Ira also explained how certain events are signalled: taking a solo, repeating the chorus, ending the song.
At the end of the hour the group was cooking away.
The take-aways were to join a jam session NOW, and to take a class from Ira if you ever get a chance.
One nice feature of these kinds of festivals is the opportunity to chat with other players. After this workshop a banjo player named Peggy led a discussion about using fingerpicks, backed up by her friend on autoharp.
This picture is from The Special Consensus evening set, 6:50 to 7:30pm.

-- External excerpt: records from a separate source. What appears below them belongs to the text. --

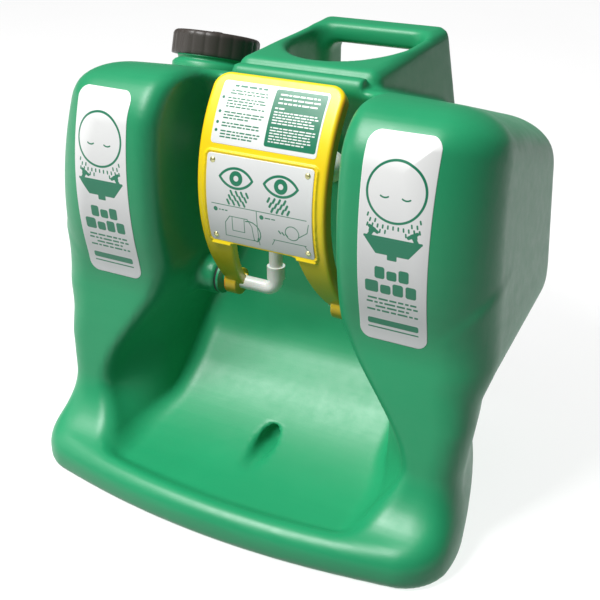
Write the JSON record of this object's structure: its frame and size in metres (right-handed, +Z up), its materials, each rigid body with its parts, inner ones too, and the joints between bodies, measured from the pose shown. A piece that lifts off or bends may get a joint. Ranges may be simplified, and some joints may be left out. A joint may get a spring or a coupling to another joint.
{
  "type": "portable gravity-fed eyewash station",
  "caption": "Moulded water tank with a catch basin, a swing-down arm that carries two spray heads, a screw filler cap and a wall bracket.",
  "frame": {"origin": "middle of the bounding box, on the surface that the base stands on", "axes": "+X to the right of the person who uses it, +Y back towards the wall, +Z up"},
  "size_m": [0.5338, 0.456, 0.4829],
  "materials": {
    "tank_green": "satin rotomoulded polyethylene with a fine orange-peel skin",
    "arm_yellow": "satin moulded plastic",
    "label_white": "smooth printed film and sheet",
    "pipe_white": "smooth white moulded plastic",
    "stainless": "brushed stainless steel",
    "seal_rubber": "matte seal rubber",
    "insert_brass": "turned brass",
    "cap_grey": "matte dark grey moulded plastic"
  },
  "bodies": {
    "tank": {"tank_shell": "tank_green", "side_label_left": "label_white", "side_label_right": "label_white", "outlet_fitting": "tank_green", "outlet_gasket": "seal_rubber", "outlet_nut": "pipe_white", "inlet_strainer": "pipe_white", "pivot_bush": "tank_green", "pivot_bush_nut": "pipe_white", "drain_spigot": "cap_grey", "drain_gasket": "seal_rubber", "wall_bracket": "stainless", "bracket_bolts": "stainless", "bracket_inserts": "insert_brass", "swivel_rings": "seal_rubber"},
    "cap_seal": {"cap_gasket": "seal_rubber"},
    "cap": {"fill_cap": "cap_grey", "cap_vent": "cap_grey"},
    "arm": {"activation_arm": "arm_yellow", "arm_label": "label_white", "instruction_plate": "label_white", "plate_rivets": "stainless", "swivel_elbow": "pipe_white", "riser_pipe": "pipe_white", "spray_tee": "pipe_white", "spray_head_left": "pipe_white", "spray_head_right": "pipe_white", "spray_discs": "stainless", "pipe_bracket": "pipe_white", "pipe_screws": "stainless", "pivot_pin": "stainless", "pivot_clip": "stainless"}
  },
  "joints": [
    {"name": "arm_swing", "type": "hinge", "parent": "tank", "child": "arm", "pos_m": [0, -0.03, 0.215], "axis": [1, 0, 0], "range_deg": [0, 90]},
    {"name": "cap_lift", "type": "slide", "parent": "tank", "child": "cap_seal", "axis": [0, 0.2924, 0.9563], "range_m": [0, 0.0151]},
    {"name": "cap_turn", "type": "hinge", "parent": "cap_seal", "child": "cap", "pos_m": [-0.177, 0.1, 0.43009], "axis": [0, 0.2924, 0.9563], "range_deg": [0, 900]}
  ],
  "couplings": [
    {"joint": "cap_lift", "follows": "cap_turn", "m_per_rad": 0.00095493}
  ]
}
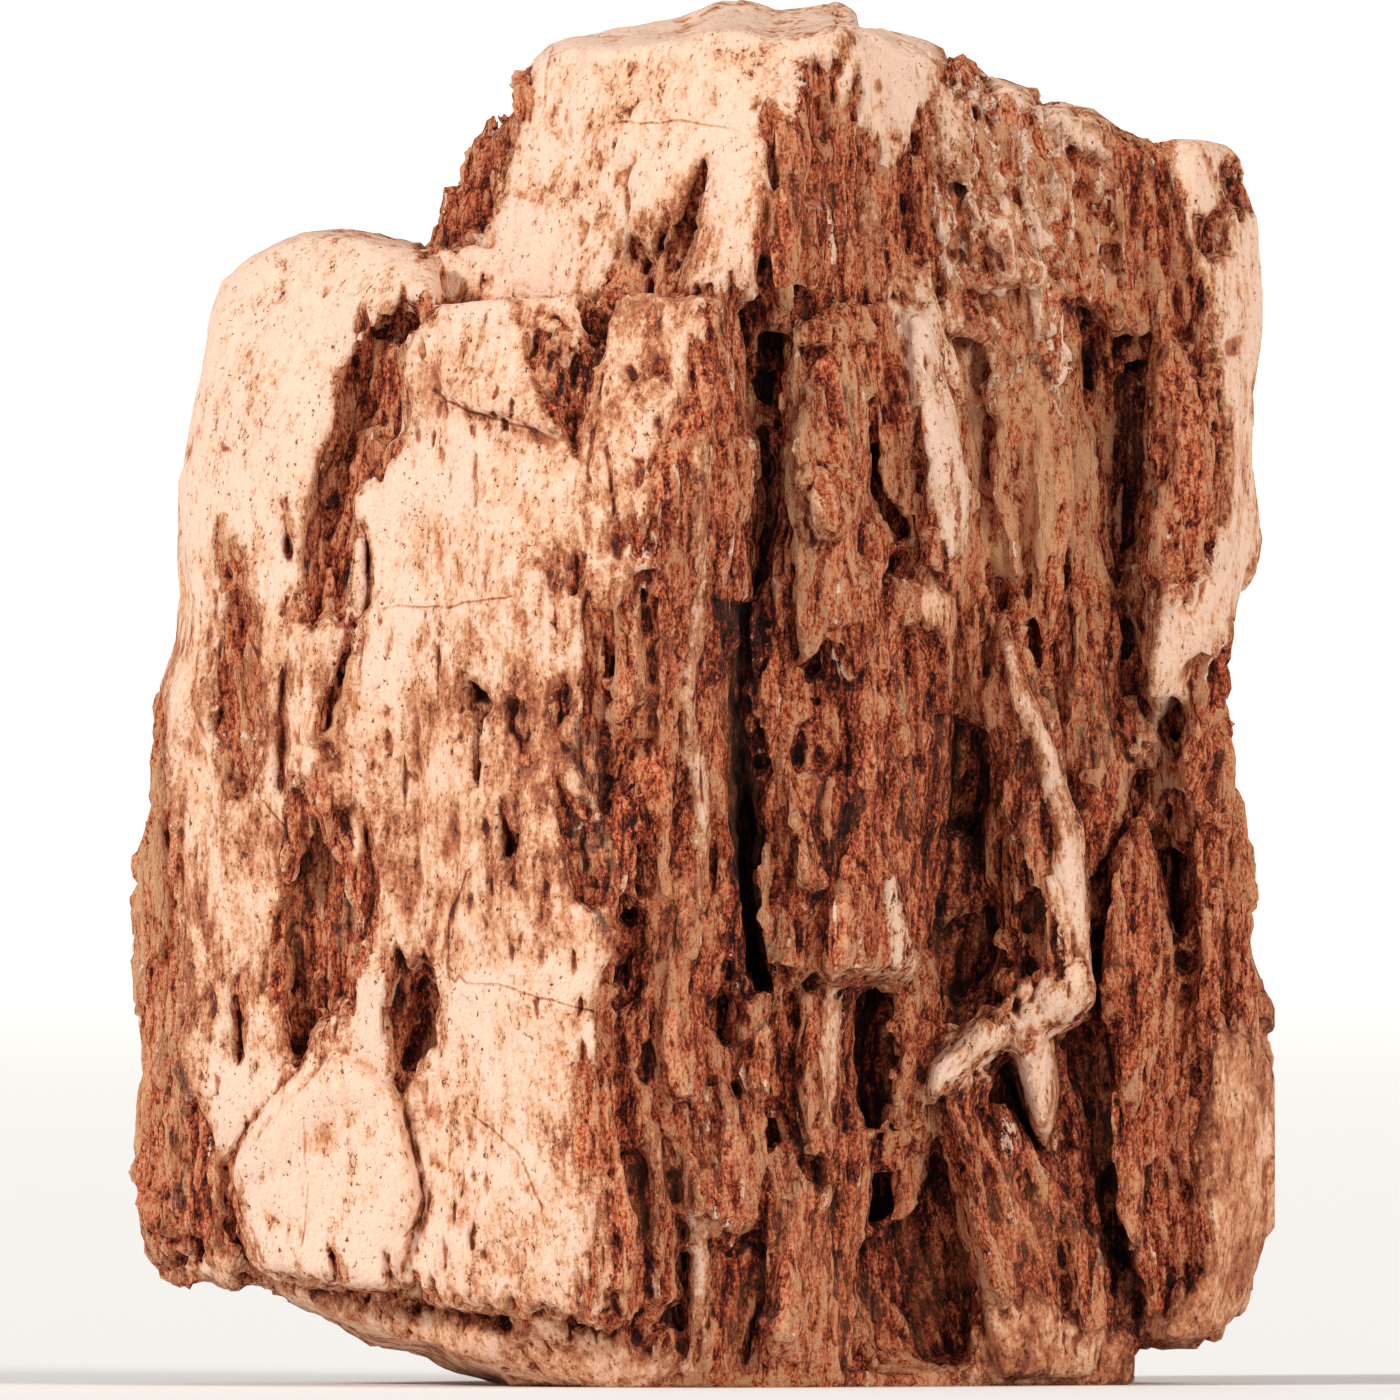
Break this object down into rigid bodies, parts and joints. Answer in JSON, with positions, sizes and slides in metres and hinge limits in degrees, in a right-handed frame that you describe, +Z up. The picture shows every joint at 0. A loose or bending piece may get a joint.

They did a variety of songs, including "Signs" (title song of their most recent CD), "Too Late Now" (Signs), "Josie's Reel" (from Trail of Breaking Hearts), "Footprints" (gospel, from Signs), "Mountain Girls" (Signs), "Gone to Carolina" (highlighting Greg Cahill on banjo, from Signs), "(Nothing But) Blue Skies" (a swing number from Trail of Breaking Hearts), "I"ll Go to My Grave Loving You" (a Statler Brothers song, from Signs), and "Carolina in the Pines" (from Route 10).
All the songs were very well received. Called out for an encore, they did "Roving Gambler" (from Bluegrass Smash Hits - Vol 1).
These pictures (very few as my batteries were running out) are from the one Ricky Skaggs & Kentucky Thunder set, 8:45 to 10:20pm.
It took a long time to get the stage set up, and by the time they started playing it was a drenching downpour. At least there was no lightning.
It's an interesting line-up: fiddle, guitar (absolutely fabulous), RS (mandolin and guitar), archtop guitar, guitar, and banjo (great). A little guitar-heavy and, again, no dobro.
Ricky has obtained the masters for his old country albums from Sony and has been re-releasing them on Skaggs Family Records. He's also re-recorded many of his old country hits with a bluegrass approach, available on The High Notes, available from Cracker Barrel, both the stores and on-line.
He did a variety of music, both country and bluegrass, many of which were both. These included "How Mountain Girls Can Love" (you may have been counting how many times this was played), "Crying My Heart Out Over You", and "Cajun Moon".
As you expect with Ricky, the musicianship was superb. The guitarist was as fast as anyone you'll ever hear.